Early plug compatible disk pack manufacturer

This article was published by WikiFoundry.

1966: Caelus Memories
Early plug compatible disk pack manufacturer

Why it’s Important
IBM had a ‘lock’ on early removable magnetic disk storage with their 1316 disk pack, which was used on both the 1311 and 2311 disk drives. These were highly profitable items for IBM, with a manufacturing cost under $100 and a selling price of about $600. As such it represented a huge target of opportunity for competitors, some of whom (e.g. CDC) were forced to buy IBM disk packs at list price and relabel them for use on their own equipment. Availability of compatible disk packs appeared starting in the fall of 1967 from Memorex, a few months later from Caelus (January 1968), and subsequently became a commodity after entry by the major traditional media makers including 3M, CDC, and BASF, plus smaller start-ups including Athana, CFI, and others.

Details
Caelus was an early IBM-San Jose spin-off in 1966, founded as the first supplier of ‘IBM Clone’ 14-inch magnetic disks and disk packs used initially in IBM’s 1311 and 2311, later including 2314 and 3330. The company obtained an IBM patent license, and worked with IBM to obtain special test equipment. Due to the ‘clone’ nature of the disk (same materials and process as IBM) it was favored by many drive makers who had designed equipment around the properties of IBM media. Other suppliers often invented their own processes, and not all disks behaved exactly like IBM product, so Caelus had a short term compatibility advantage.

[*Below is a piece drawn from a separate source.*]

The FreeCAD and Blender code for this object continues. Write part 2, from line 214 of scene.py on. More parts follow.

IBM’s business model favored leasing over purchase, at about $50 per month for a $600 priced disk pack. In two months they recovered the manufacturing cost, and in one year collected the equivalent purchase price, after which lease revenue was pure profit.

The independents had lower volume with consequently higher manufacturing cost, and had to borrow money to finance the cost of production plus distribution, with a longer payback period made worse by the interest on debt. Success in the traditional disk pack lease marketplace required a huge amount of cash and resulting debt. Loan terms usually required full debt repayment on a lease return, and many customers were not too careful with their disk packs, so the vendor had to refurbish at his own cost and go through the cost of remarketing the used product. IBM also had a timing advantage, since the independents were not usually the first to deliver media to a new system, so drive obsolescence took an earlier and heavier toll.

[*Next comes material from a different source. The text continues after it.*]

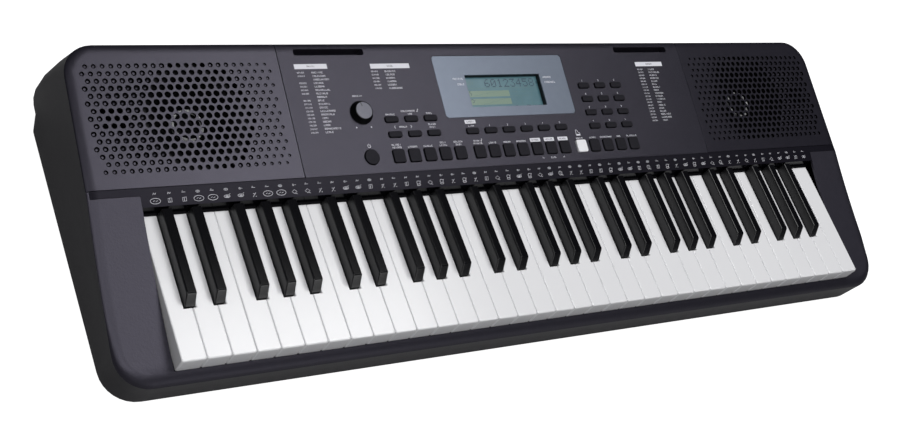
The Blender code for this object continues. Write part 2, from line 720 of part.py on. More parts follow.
def display_panel():
    """The blue-grey plate around the display, flush in its rebate."""
    size = (2 * DISPLAY_HALF_WIDTH, DISPLAY_S[1] - DISPLAY_S[0])
    bm = bmesh.new()
    add_panel_block(bm, (0, sum(DISPLAY_S) / 2), size, DISPLAY_CORNER, [(-DISPLAY_THICKNESS, 0), (0, 0)])
    made = finish_mesh("display_panel", bm, DISPLAY_BLUE)
    window = bmesh.new()
    add_panel_box(window, (-LCD_HALF_WIDTH, LCD_HALF_WIDTH), LCD_S, -CUT_DEPTH, CUT_DEPTH)
    boolean(made, cutter("display_window", window), "DIFFERENCE")
    return made


def lcd_module():
    """The display's black tray: its walls line the window down to the glass."""
    top = -DISPLAY_THICKNESS - FIT_GAP
    bottom = -BOARD_DEPTH + FIT_GAP
    bm = bmesh.new()
    add_panel_box(bm, (-LCD_HALF_WIDTH - LCD_FRAME, LCD_HALF_WIDTH + LCD_FRAME),
                  (LCD_S[0] - LCD_FRAME, LCD_S[1] + LCD_FRAME), bottom, top)
    made = finish_mesh("lcd_module", bm, KNOB_BLACK)
    tray = bmesh.new()
    floor = -LCD_GLASS_DEPTH - LCD_GLASS_THICKNESS - FIT_GAP
    add_panel_box(tray, (-LCD_HALF_WIDTH, LCD_HALF_WIDTH), LCD_S, floor, 0.0)
    boolean(made, cutter("lcd_tray", tray), "DIFFERENCE")
    return made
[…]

With IBM’s move to non-removable media in newer drive designs, so the business model evolved to OEM sales of single disks to fixed disk drive makers (e.g. STK ‘superdisk’), a less profitable but steady business. With the decline of disk pack and a growing number of well funded competitors, Caelus was sold to it’s major investor EM&M, which subsequently resold the operation, and it eventually was closed.

Key personnel (many ex-IBM) were Phil Yaconelli, Sung Pal Chur, Serge Blanc, Tom Scholten, Bruce Colegrove, Don Ivie, Bill Benz, Bill Sousa, Bob Deardorff, and Bill Carlson.